California Demise is an EP by the Olivia Tremor Control. It was recorded at 210 Sunset Ave on various four tracks by the Olivia Tremor Control, then consisting of Bill Doss, Jeff Mangum and Will Cullen Hart. This was the second Elephant Six 7-inch EP (e6002).
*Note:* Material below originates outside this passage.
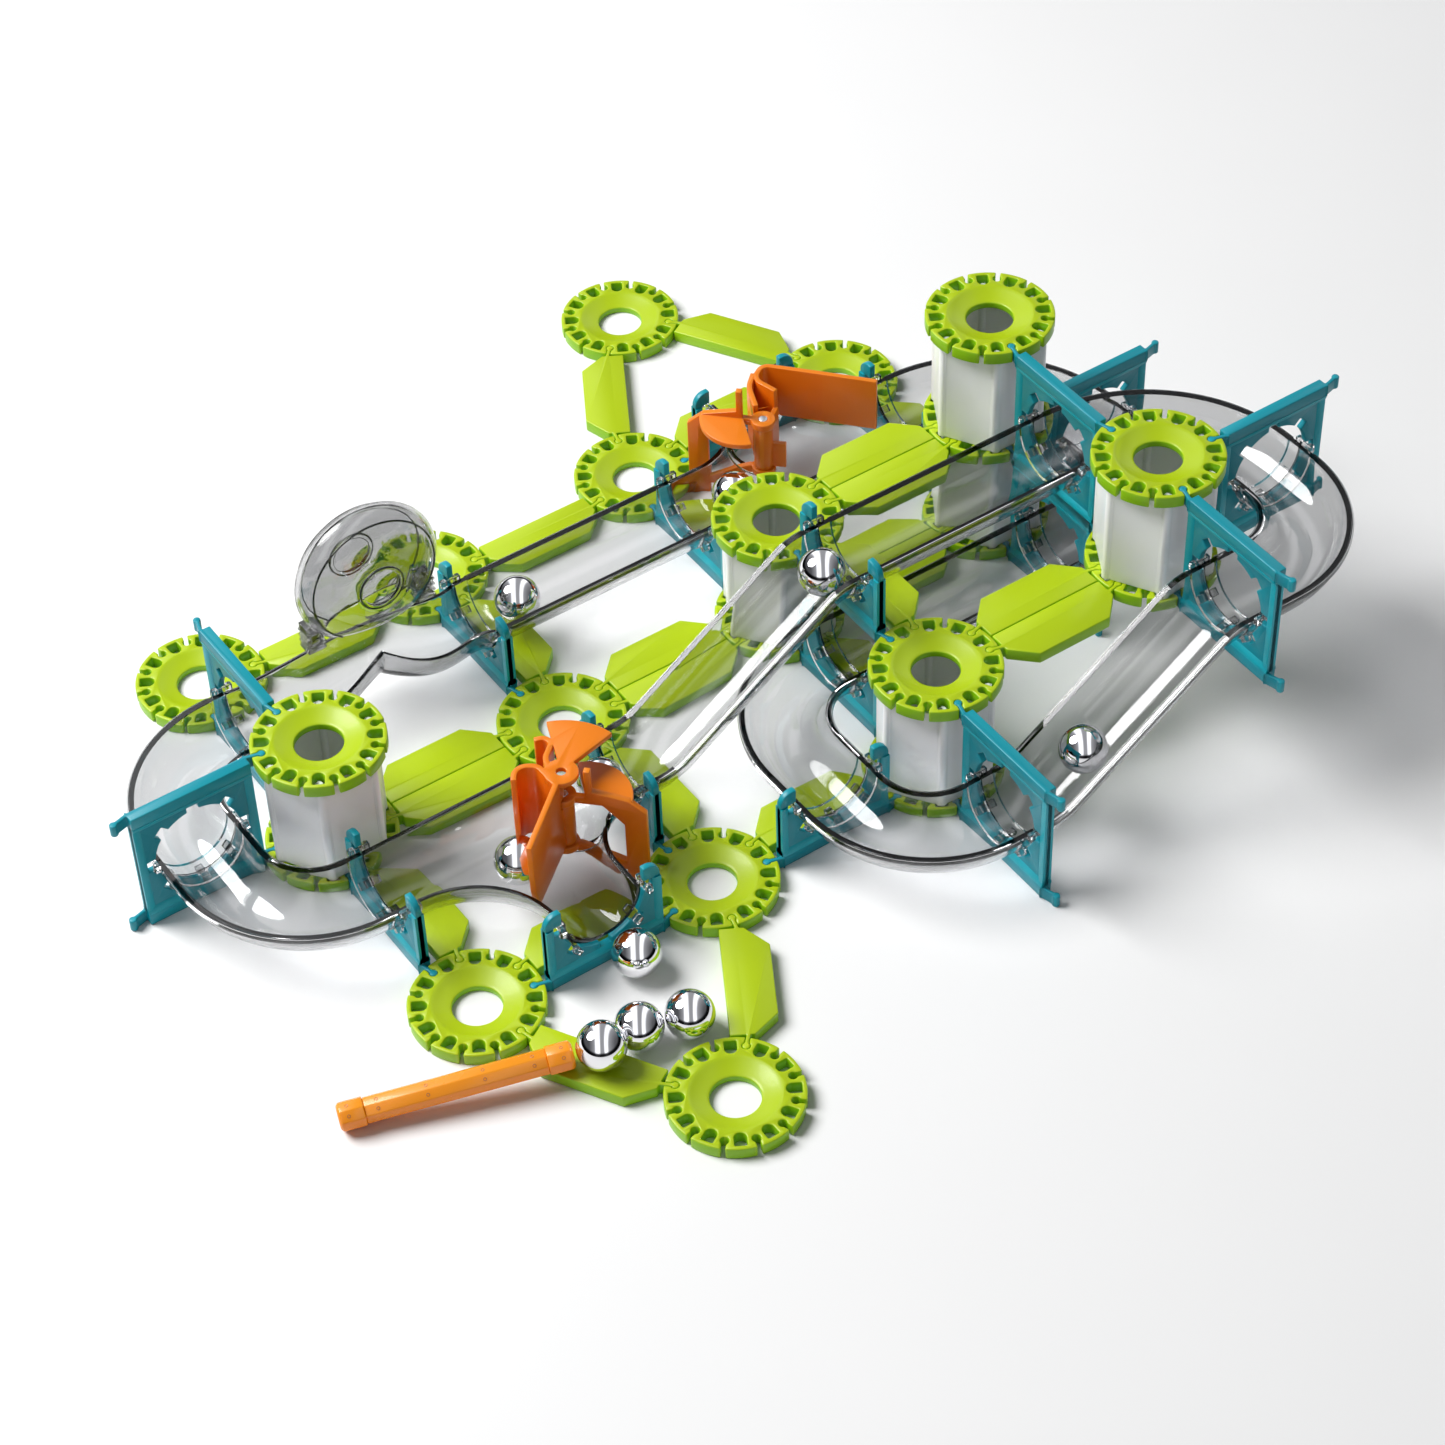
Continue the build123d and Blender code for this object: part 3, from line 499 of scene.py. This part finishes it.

In 2000 the tracks were collected and placed on the Singles and Beyond compilation.

==Track listing==
1. "Love Athena" – 2:39
2. "Today I Lost A Tooth" – 1:20
3. "California Demise pt. 1" – 1:21
4. "California Demise pt. 2" – 1:13
5. "A Sunshine Fix" – 2:48
6. "Fireplace" – 3:28

==Personnel==
- Bill Doss, Jeff Mangum, W. Cullen Hart – acoustic and electric guitars, bass guitar, piano, Casio, drumset, singing
- Todd Welch and Pat Mevckey – Trumpets on "Sunshine Fix"
- Lucy Calhoun – Vocals on "Sunshine Fix"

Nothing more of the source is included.